Weight: Total weight (Batteries, Motor, Bike) under 40 pounds.

Can it be done? If so, how much is an estimated cost (I would like for something near, or below 1.5k). I do realise that I haven't looked into this as much as I should have, but I am not completely decided yet.

Thanks in advance,
Derek


----------



## JohninCR (May 6, 2008)

LHoT said:


> Hello all!
> 
> I am looking to find a cheap(ish) way to give some power to my bicycle. Cheap because I am only 16, and working for only $0.25 over minimum wage. Speed isn't terribly important to me, well, compared to what I've seen on this site (I saw 75mph and went, "...wait... WHAT?!")
> 
> ...


150mi with 40lb motor and battery package simply isn't possible. 50mi at 20mph...maybe. Once you get above 20mph the wind resistance gets geometrically harder to overcome.

Whatever you decide, be extremely careful using an aluminum bike. With a hub motor, torque arms to distribute the force along the frame instead of just in the dropouts is mandatory. 

35-40mph in that price range is definitely achievable, just not your distance goal in terms of price or weight. 
btw 75mph is E-motorcycles, not E-bicycles. You might have the brakes for 40mph, but not brakes or frame for much more.

Good luck with it,

John

EDIT: Sorry, I didn't realize you included the bike in the 40lbs. 20lbs of motor and batteries, you'd need to machine the gearing solution to be able to use a 2-3lb RC motor, and the best lithium battery packs money can buy to get the 50 miles at 20mph I mentioned.


----------



## LHoT (Aug 28, 2008)

Thanks for the speedy response.

Well, I guess I can deal with a heavier bike. I can maintain 30MPH on it for about 10 minutes flat ground, no wind. (I have monstrous legs, I run a 5 minute mile, and play a game called ITG at level 16 (Look up on youtube "ITG Rynker Vertex Beta" (He's my friend, not me, but that's about what I am capable of )) Anyways, the main thing I'm looking for is a nice long range. I suppose 50 miles would be alright, now that I think of it. Still looking for 40MPH though (With assisted pedaling... I would assume that matters).
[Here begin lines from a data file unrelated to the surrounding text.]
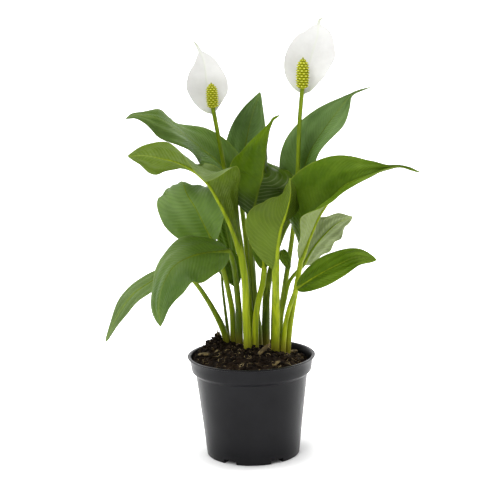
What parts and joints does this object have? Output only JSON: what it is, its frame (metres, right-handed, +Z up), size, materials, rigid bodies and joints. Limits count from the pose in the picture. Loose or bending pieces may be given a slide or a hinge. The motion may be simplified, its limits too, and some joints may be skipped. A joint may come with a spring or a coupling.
{
  "type": "potted peace lily",
  "caption": "Young peace lily in a round black plastic nursery pot: a clump of arching, pointed glossy leaves with white spathes and knobbly yellow-green spadices standing above them.",
  "frame": {"origin": "centre of the pot's flat underside, on the surface that the pot stands on", "axes": "+Z up out of the pot, -Y towards the front, +X to the right seen from the front"},
  "size_m": [0.289, 0.12, 0.405],
  "materials": {
    "pot": "satin",
    "soil": "rough",
    "bark": "rough",
    "leaf": "satin",
    "stalk": "satin",
    "spathe": "matte",
    "spadix": "matte"
  },
  "bodies": {
    "root": {"pot": "pot", "soil": "soil", "bark_chip_1": "bark", "bark_chip_2": "bark", "bark_chip_3": "bark", "bark_chip_4": "bark", "leaf_01_stalk": "stalk", "leaf_01_blade": "leaf", "leaf_02_stalk": "stalk", "leaf_02_blade": "leaf", "leaf_03_stalk": "stalk", "leaf_03_blade": "leaf", "leaf_04_stalk": "stalk", "leaf_04_blade": "leaf", "leaf_05_stalk": "stalk", "leaf_05_blade": "leaf", "leaf_06_stalk": "stalk", "leaf_06_blade": "leaf", "leaf_07_stalk": "stalk", "leaf_07_blade": "leaf", "leaf_08_stalk": "stalk", "leaf_08_blade": "leaf", "leaf_09_stalk": "stalk", "leaf_09_blade": "leaf", "leaf_10_stalk": "stalk", "leaf_10_blade": "leaf", "leaf_11_stalk": "stalk", "leaf_11_blade": "leaf", "leaf_12_stalk": "stalk", "leaf_12_blade": "leaf", "leaf_13_stalk": "stalk", "leaf_13_blade": "leaf", "leaf_14_stalk": "stalk", "leaf_14_blade": "leaf", "leaf_15_stalk": "stalk", "leaf_15_blade": "leaf", "leaf_16_stalk": "stalk", "leaf_16_blade": "leaf", "flower_left_stalk": "stalk", "flower_left_spathe": "spathe", "flower_left_spadix": "spadix", "flower_right_stalk": "stalk", "flower_right_spathe": "spathe", "flower_right_spadix": "spadix"}
  },
  "joints": []
}
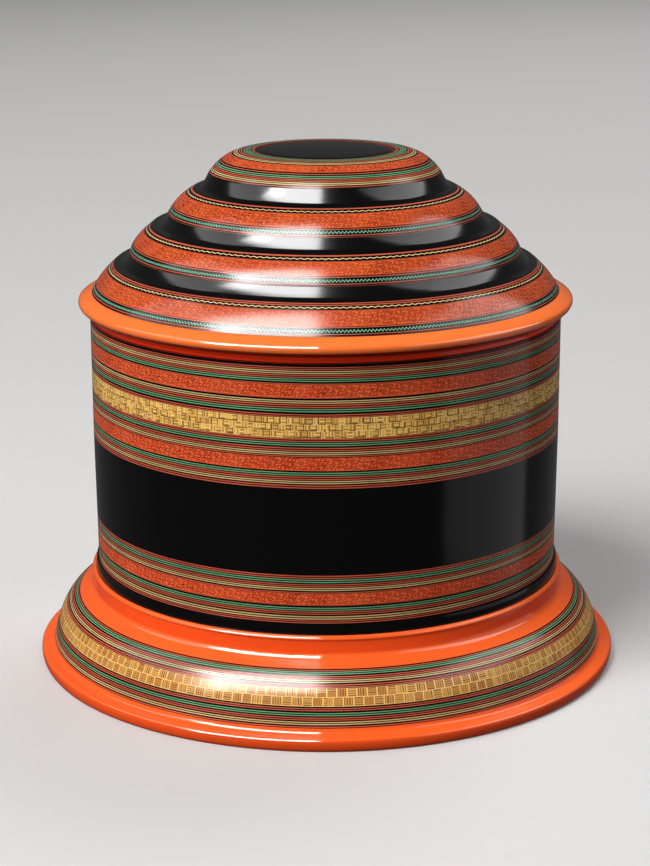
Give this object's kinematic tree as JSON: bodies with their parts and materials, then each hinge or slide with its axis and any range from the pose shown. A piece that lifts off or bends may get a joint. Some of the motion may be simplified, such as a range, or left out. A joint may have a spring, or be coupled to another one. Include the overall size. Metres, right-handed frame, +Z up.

Sorry for how sloppy my thoughts are at the moment. It's late, and I should be resting for tomorrows ride to school. (10 miles away, long story short, I moved and still go to the other school district)

So, summed up....

35-40 MPH with assist pedaling
50-70 mile range
40 pounds for the batteries and motor together. 60 including the bike.

Doable? If so, how much. (sorry, cost is a prime concern again)


----------



## JohninCR (May 6, 2008)

LHoT said:


> Thanks for the speedy response.
> 
> Well, I guess I can deal with a heavier bike. I can maintain 30MPH on it for about 10 minutes flat ground, no wind. (I have monstrous legs, I run a 5 minute mile, and play a game called ITG at level 16 (Look up on youtube "ITG Rynker Vertex Beta" (He's my friend, not me, but that's about what I am capable of )) Anyways, the main thing I'm looking for is a nice long range. I suppose 50 miles would be alright, now that I think of it. Still looking for 40MPH though (With assisted pedaling... I would assume that matters).
> 
> ...


Since you're a powerful rider, I'm sure it's possible. The problem is that E-bike stuff isn't designed for those speeds. Yes, you can over-volt them, but I'd question durability for those kind of sustained rides. Push them hard and they're less efficient, meaning more heat.

I'm at about 35mph now, and hope soon to be in the 40-45mph range soon with reasonable durability, but my trips are just local errands of a few miles. I don't pedal though, except hills and the first 10-20ft of take offs., but I'm an old fat guy. I've got some samples of motors for small motorcycles in route that could handle the speed and range, but they're 20-25lbs and will need significant batteries for range.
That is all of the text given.